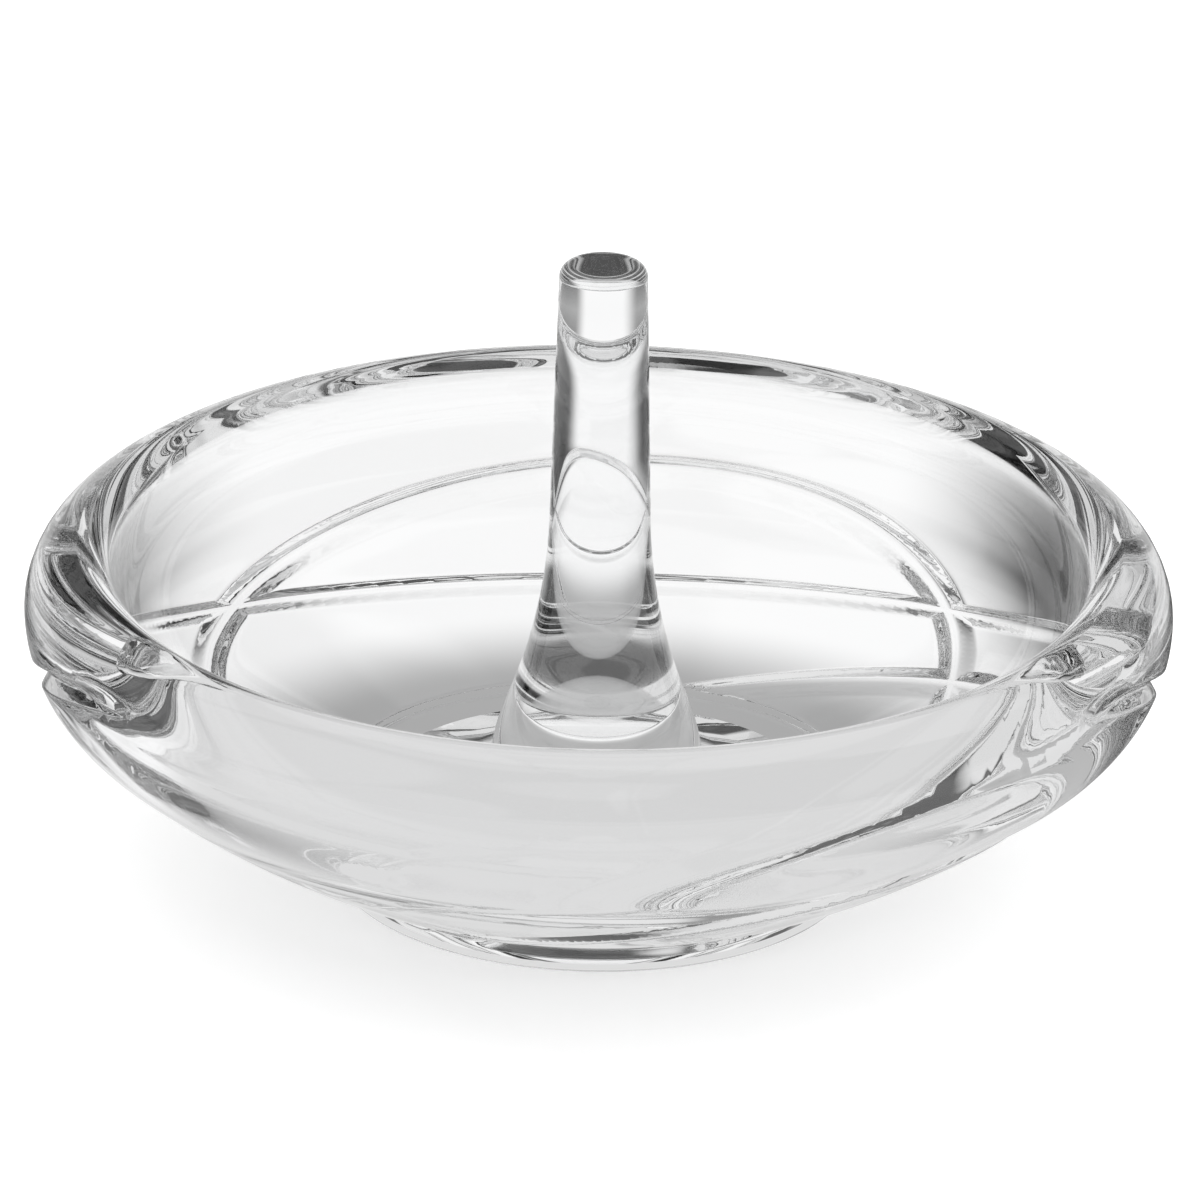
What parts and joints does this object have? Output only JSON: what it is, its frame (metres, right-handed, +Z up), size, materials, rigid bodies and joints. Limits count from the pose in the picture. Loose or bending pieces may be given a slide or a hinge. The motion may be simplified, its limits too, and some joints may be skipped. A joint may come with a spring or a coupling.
{
  "type": "ring dish",
  "caption": "Small round dish of clear crystal on a low foot, with a thick lip, crossing grooves on its outer wall and a central post for rings.",
  "frame": {"origin": "centre of the foot's rim, at the height of the ground", "axes": "+Z up along the post, -Y towards the front of the picture, +X to its right"},
  "size_m": [0.11, 0.11, 0.0623],
  "materials": {
    "dish_crystal": "clear, polished",
    "post_crystal": "clear, polished"
  },
  "bodies": {
    "root": {"dish": "dish_crystal", "ring_post": "post_crystal"}
  },
  "joints": []
}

SET EXERCISE
List each line in the listing that contains the string "joints".

TASK RESPONSE
What parts and joints does this object have? Output only JSON: what it is, its frame (metres, right-handed, +Z up), size, materials, rigid bodies and joints. Limits count from the pose in the picture. Loose or bending pieces may be given a slide or a hinge. The motion may be simplified, its limits too, and some joints may be skipped. A joint may come with a spring or a coupling.
  "joints": []